Proprietary vs open ecosystems: Some observers worry that proprietary color spaces and vendor-specific profiles can create lock-in or uneven advantages. Advocates of open, well-documented standards point to ICC as a framework that preserves interoperability while allowing innovation. The balance between proprietary improvements and open standards remains a live topic in the industry.
Appearance vs accuracy debates: There is tension between exact numerical accuracy and perceptual relevance. Perceptual spaces aim to reflect how colors are seen, but rendering decisions, lighting, and viewing environments can cause discrepancies. This is not a political debate—it's a technical one about how best to model human vision while maintaining practical reproduction across devices.
Critics and “woke” accusations: Some critics claim that color science is subject to political or cultural biases in how skin tones or other categories are represented.

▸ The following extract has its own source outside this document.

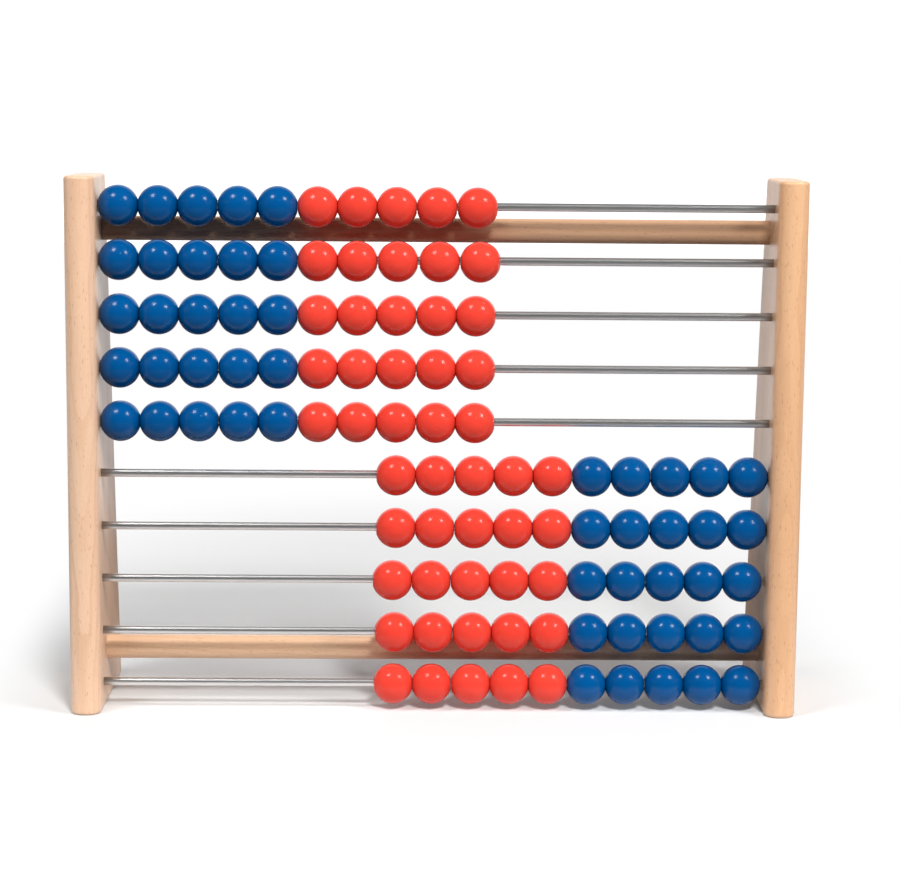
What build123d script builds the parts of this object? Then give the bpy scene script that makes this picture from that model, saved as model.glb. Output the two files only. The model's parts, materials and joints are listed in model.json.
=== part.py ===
"""A hundred-bead abacus: ten steel rods between two beech side panels, ten beads on each rod.

Frame: +X runs along the rods, +Y to the back, +Z up.
The origin is on the floor, under the middle of the whole object.
Rod 1 is the top one and rod 10 the bottom one. Lengths are in millimetres.
"""

import os
from math import sqrt

from build123d import *

# Side panels
INNER_WIDTH = 328  # between the two inner faces
PANEL_THICKNESS = 15
PANEL_HEIGHT = 264
PANEL_TOP_DEPTH = 51
PANEL_FOOT_DEPTH = 92
NOSE_RADIUS = 7.2  # rounding of the front and back edges, almost half the thickness
PANEL_EASING = 1.6  # rounding round the top and the foot

# Rods
ROD_COUNT = 10
ROD_DIAMETER = 4
ROD_PITCH = 26.3
LOWEST_ROD_HEIGHT = 13.3
ROD_SETBACK = 17  # rod axes behind the panels' front edge
ROD_HOLE_DEPTH = 10
ROD_END_CHAMFER = 0.4

# Beads
BEADS_PER_ROD = 10
BEAD_DIAMETER = 20
BEAD_BORE_DIAMETER = 5.2
BEAD_SAG = 0.5  # beads hang on their rods: bead centres lie this far below the rod axes
BEAD_MOUTH_CHAMFER = 0.3
BEAD_GAP = 0.05  # between two beads of one group
GROUP_GAP = 0.3  # between two groups
WALL_GAP = 0.2  # between the first bead and the panel that it stands against
GROUP_SIZES = (3, 2, 3, 2)  # counted from that panel; the colour changes after the fifth bead
GROUP_LAST_BEADS = [sum(GROUP_SIZES[:groups]) for groups in range(1, len(GROUP_SIZES))]
LEFT_RODS = 5  # on rods 1 to 5 the beads stand at the left, on the others at the right

# Beads that were pushed home a little less tightly than the rest
LOOSE_WALL_GAPS = {8: 1.8, 9: 0.7, 10: 1.2}  # rod: gap to the panel
LOOSE_BEAD_GAPS = {(2, 7): 0.6, (2, 8): 1.1, (2, 9): 0.7, (1, 9): 0.5}  # (rod, bead): gap after it

# Crossbars
BAR_DIAMETER = 12
BAR_SETBACK = 34  # bar axes behind the panels' front edge
BAR_RISE = 0.75  # above the middle of the two rods that a bar lies between
BAR_SOCKET_DEPTH = 6
BAR_END_CHAMFER = 0.5
UPPER_BAR_BELOW_ROD = 1
LOWER_BAR_BELOW_ROD = 9

# Countersunk wood screws, one into each end of each crossbar
SCREW_LENGTH = 35
SCREW_HEAD_DIAMETER = 7.6
SCREW_HEAD_SINK = 0.2
SCREW_HEAD_RIM = 0.4
SCREW_SHANK_DIAMETER = 3.8
SCREW_CORE_DIAMETER = 2.6
SCREW_SHANK_LENGTH = 13
SCREW_TIP_LENGTH = 4
SCREW_THREAD_PITCH = 1.8
SCREW_RECESS_SPAN = 4.4
SCREW_RECESS_SLOT = 0.9
SCREW_RECESS_DEPTH = 1.8
SCREW_COUNTERSINK_DIAMETER = 9

FIT = 0.05  # radial clearance round rod ends, bar ends and screws

# Worked out from the dimensions above
OUTER_HALF_WIDTH = INNER_WIDTH / 2 + PANEL_THICKNESS
FRONT = -PANEL_FOOT_DEPTH / 2
ROD_Y = FRONT + ROD_SETBACK
BAR_Y = FRONT + BAR_SETBACK
MOUTH_RADIUS = BEAD_BORE_DIAMETER / 2 + BEAD_MOUTH_CHAMFER
BEAD_LENGTH = 2 * sqrt((BEAD_DIAMETER / 2) ** 2 - MOUTH_RADIUS**2)


def rod_height(rod):
    """Height of a rod's axis above the floor."""
    return LOWEST_ROD_HEIGHT + (ROD_COUNT - rod) * ROD_PITCH


def bar_height(rod_above):
    """Height of the axis of the crossbar that lies just below a rod."""
    return rod_height(rod_above) - ROD_PITCH / 2 + BAR_RISE


ROD_HEIGHTS = [rod_height(rod) for rod in range(1, ROD_COUNT + 1)]
BAR_HEIGHTS = [bar_height(rod) for rod in (UPPER_BAR_BELOW_ROD, LOWER_BAR_BELOW_ROD)]


def finish(builder, name):
    """Label a finished sub-part and write it to parts/."""
    builder.part.label = name
    export_step(builder.part, f"parts/{name}.step")


def make_right_panel():
    """A beech board, deeper at the foot, drilled for the rods, the crossbars and their screws."""
    inner_face = Plane((INNER_WIDTH / 2, 0, 0), x_dir=(0, -1, 0), z_dir=(-1, 0, 0))
    outer_face = Plane((OUTER_HALF_WIDTH, 0, 0), x_dir=(0, 1, 0), z_dir=(1, 0, 0))
    with BuildPart() as panel:
        with BuildSketch(Plane.YZ.offset(INNER_WIDTH / 2)):
            with BuildLine():
                Polyline(
                    (FRONT, 0),
                    (FRONT, PANEL_HEIGHT),
                    (FRONT + PANEL_TOP_DEPTH, PANEL_HEIGHT),
                    (FRONT + PANEL_FOOT_DEPTH, 0),
                    close=True,
                )
            make_face()
        extrude(amount=PANEL_THICKNESS)
        upright_edges = panel.edges().filter_by_position(Axis.Z, 1, PANEL_HEIGHT - 1)
        fillet(upright_edges, NOSE_RADIUS)
        outlines = panel.edges().group_by(Axis.Z)
        fillet(outlines[0] + outlines[-1], PANEL_EASING)
        with Locations(inner_face):
            with Locations(*[(-ROD_Y, height) for height in ROD_HEIGHTS]):
                Hole(ROD_DIAMETER / 2 + FIT, depth=ROD_HOLE_DEPTH)
            with Locations(*[(-BAR_Y, height) for height in BAR_HEIGHTS]):
                Hole(BAR_DIAMETER / 2 + FIT, depth=BAR_SOCKET_DEPTH)
        with Locations(outer_face):
            with Locations(*[(BAR_Y, height) for height in BAR_HEIGHTS]):
                CounterSinkHole(
                    SCREW_SHANK_DIAMETER / 2 + FIT, SCREW_COUNTERSINK_DIAMETER / 2, depth=PANEL_THICKNESS
                )
    return panel


def make_rod(rod):
    """A steel rod with its ends in the panels' blind holes."""
    with BuildPart() as steel:
        with Locations((0, ROD_Y, rod_height(rod))):
            length = INNER_WIDTH + 2 * (ROD_HOLE_DEPTH - FIT)
            Cylinder(ROD_DIAMETER / 2, length, rotation=(0, 90, 0))
        chamfer(steel.edges().filter_by(GeomType.CIRCLE), ROD_END_CHAMFER)
    return steel


def make_crossbar(rod_above):
    """A round beech bar with a pilot hole for a screw in each end."""
    length = INNER_WIDTH + 2 * (BAR_SOCKET_DEPTH - FIT)
    pilot_depth = SCREW_LENGTH - (PANEL_THICKNESS - BAR_SOCKET_DEPTH) + 1
    with BuildPart() as bar:
        with BuildSketch(Plane.YZ.offset(-length / 2)):
            with Locations((BAR_Y, bar_height(rod_above))):
                Circle(BAR_DIAMETER / 2)
        extrude(amount=length)
        chamfer(bar.edges().filter_by(GeomType.CIRCLE), BAR_END_CHAMFER)
        ends = bar.faces().filter_by(Axis.X)
        with Locations(*[Plane(end) for end in ends]):
            Hole(SCREW_SHANK_DIAMETER / 2 + FIT, depth=pilot_depth)
    return bar


def make_bead():
    """One bored bead at the origin, its bore along X."""
    half = BEAD_LENGTH / 2
    bore = BEAD_BORE_DIAMETER / 2
    with BuildPart() as bead:
        with BuildSketch(Plane.XZ):
            with BuildLine():
                ThreePointArc((-half, MOUTH_RADIUS), (0, BEAD_DIAMETER / 2), (half, MOUTH_RADIUS))
                Polyline(
                    (half, MOUTH_RADIUS),
                    (half - BEAD_MOUTH_CHAMFER, bore),
                    (BEAD_MOUTH_CHAMFER - half, bore),
                    (-half, MOUTH_RADIUS),
                )
            make_face()
        revolve(axis=Axis.X)
    return bead.part


def gap_after(rod, bead):
    """The gap between a bead and the next one on its rod, counted from the panel."""
    last_of_group = bead in GROUP_LAST_BEADS
    return LOOSE_BEAD_GAPS.get((rod, bead), GROUP_GAP if last_of_group else BEAD_GAP)


def bead_places(rod):
    """Centres of a rod's beads, from the panel that they stand against towards the free end."""
    towards_free_end = 1 if rod <= LEFT_RODS else -1
    distance = LOOSE_WALL_GAPS.get(rod, WALL_GAP) + BEAD_LENGTH / 2
    places = []
    for bead in range(1, BEADS_PER_ROD + 1):
        places.append((towards_free_end * (distance - INNER_WIDTH / 2), ROD_Y, rod_height(rod) - BEAD_SAG))
        distance += BEAD_LENGTH + gap_after(rod, bead)
    return places


def make_screw_profile():
    """Half section of a screw along +X from its head's face: head, shank, thread rings and tip."""
    head = SCREW_HEAD_DIAMETER / 2
    shank = SCREW_SHANK_DIAMETER / 2
    core = SCREW_CORE_DIAMETER / 2
    neck = SCREW_HEAD_RIM + head - shank
    points = [(0, 0), (0, head), (SCREW_HEAD_RIM, head), (neck, shank), (SCREW_SHANK_LENGTH, shank)]
    rings = int((SCREW_LENGTH - SCREW_TIP_LENGTH - SCREW_SHANK_LENGTH) / SCREW_THREAD_PITCH)
    for ring in range(rings):
        root = SCREW_SHANK_LENGTH + (ring + 0.5) * SCREW_THREAD_PITCH
        points += [(root, core), (root + SCREW_THREAD_PITCH / 2, shank)]
    points += [(SCREW_LENGTH - SCREW_TIP_LENGTH, core), (SCREW_LENGTH, 0)]
    return points


def make_screw():
    """One countersunk cross-recessed wood screw pointing along +X, its head's face at the origin."""
    with BuildPart() as screw:
        with BuildSketch(Plane.XY):
            with BuildLine():
                Polyline(*make_screw_profile(), close=True)
            make_face()
        revolve(axis=Axis.X)
        with BuildSketch(Plane.YZ):
            Rectangle(SCREW_RECESS_SPAN, SCREW_RECESS_SLOT)
            Rectangle(SCREW_RECESS_SLOT, SCREW_RECESS_SPAN)
        extrude(amount=SCREW_RECESS_DEPTH, mode=Mode.SUBTRACT)
    return screw.part


os.makedirs("parts", exist_ok=True)

# Side panels
right_side_panel = make_right_panel()
with BuildPart() as left_side_panel:
    mirror(right_side_panel.part, about=Plane.YZ)
finish(right_side_panel, "right_side_panel")
finish(left_side_panel, "left_side_panel")

# Rods
for rod in range(1, ROD_COUNT + 1):
    finish(make_rod(rod), f"rod_{rod:02d}")

# Crossbars and their screws
finish(make_crossbar(UPPER_BAR_BELOW_ROD), "upper_crossbar")
finish(make_crossbar(LOWER_BAR_BELOW_ROD), "lower_crossbar")
one_screw = make_screw()
with BuildPart() as crossbar_screws:
    head_x = OUTER_HALF_WIDTH - SCREW_HEAD_SINK
    with Locations(*[Location((-head_x, BAR_Y, height)) for height in BAR_HEIGHTS]):
        add(one_screw)
    with Locations(*[Location((head_x, BAR_Y, height), (0, 0, 180)) for height in BAR_HEIGHTS]):
        add(one_screw)
finish(crossbar_screws, "crossbar_screws")

# Beads: four groups on each rod, in order from the panel that they stand against
one_bead = make_bead()
for rod in range(1, ROD_COUNT + 1):
    near_colour, far_colour = "blue", "red"
    places = bead_places(rod)
    first = 0
    for size in GROUP_SIZES:
        with BuildPart() as bead_group:
            with Locations(*places[first : first + size]):
                add(one_bead)
        colour = near_colour if first < BEADS_PER_ROD / 2 else far_colour
        finish(bead_group, f"rod_{rod:02d}_{colour}_beads_{first + 1}_to_{first + size}")
        first += size
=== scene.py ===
"""Look of the hundred-bead abacus: beech, glossy lacquer and drawn steel, on a white studio floor."""

import json
import math
import random

import bmesh
import bpy
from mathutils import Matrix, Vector


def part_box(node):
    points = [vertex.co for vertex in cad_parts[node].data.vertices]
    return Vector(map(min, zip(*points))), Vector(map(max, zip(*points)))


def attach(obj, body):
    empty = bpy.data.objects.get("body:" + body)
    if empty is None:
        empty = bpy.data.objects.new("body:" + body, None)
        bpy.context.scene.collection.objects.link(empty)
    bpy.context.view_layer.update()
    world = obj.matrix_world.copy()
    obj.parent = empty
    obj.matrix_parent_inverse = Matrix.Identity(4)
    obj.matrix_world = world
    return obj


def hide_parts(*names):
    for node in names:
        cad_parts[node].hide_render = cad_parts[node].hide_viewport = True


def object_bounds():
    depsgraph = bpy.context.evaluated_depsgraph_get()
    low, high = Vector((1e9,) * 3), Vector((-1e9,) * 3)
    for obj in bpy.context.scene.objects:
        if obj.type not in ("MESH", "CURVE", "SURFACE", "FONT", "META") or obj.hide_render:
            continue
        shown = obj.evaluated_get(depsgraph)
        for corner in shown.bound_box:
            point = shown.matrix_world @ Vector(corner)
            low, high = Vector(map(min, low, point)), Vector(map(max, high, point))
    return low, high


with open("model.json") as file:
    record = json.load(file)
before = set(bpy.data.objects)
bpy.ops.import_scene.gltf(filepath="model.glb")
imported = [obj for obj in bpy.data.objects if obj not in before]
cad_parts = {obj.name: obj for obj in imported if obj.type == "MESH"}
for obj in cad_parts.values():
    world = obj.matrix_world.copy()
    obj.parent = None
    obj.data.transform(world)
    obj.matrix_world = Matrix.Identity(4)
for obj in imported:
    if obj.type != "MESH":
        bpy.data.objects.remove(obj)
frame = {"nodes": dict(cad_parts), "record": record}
cad_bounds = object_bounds()
MM = 0.001

# Beads, as the frame has them
BEAD_RADIUS = 10 * MM
BORE_RADIUS = 2.6 * MM
MOUTH_RADIUS = 2.9 * MM
MOUTH_HALF_LENGTH = math.sqrt(BEAD_RADIUS**2 - MOUTH_RADIUS**2)
BEAD_SEGMENTS = 72
BEAD_ARC_POINTS = 32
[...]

In practice, device independent color spaces are technical constructs designed to measure and reproduce optical signals. Proponents argue that these tools are neutral engineering mechanisms that enable reliable reproduction, not political statements. From a market-oriented perspective, the right approach is to emphasize objective testing, calibration, and user control over how colors are rendered, rather than imposing blanket ideological mandates on color science. When criticisms devolve into claims about social engineering rather than engineering realities, they tend to misread the goals of color management, which are about reproducibility and predictability rather than social policy.
Practicality for diverse workflows: Critics also point out that perfect device independence is an ideal. In practice, workflows must balance accuracy with efficiency and cost. The ongoing development of smarter calibration, better profiling, and more robust rendering intents seeks to reduce complexity while maintaining reliable results.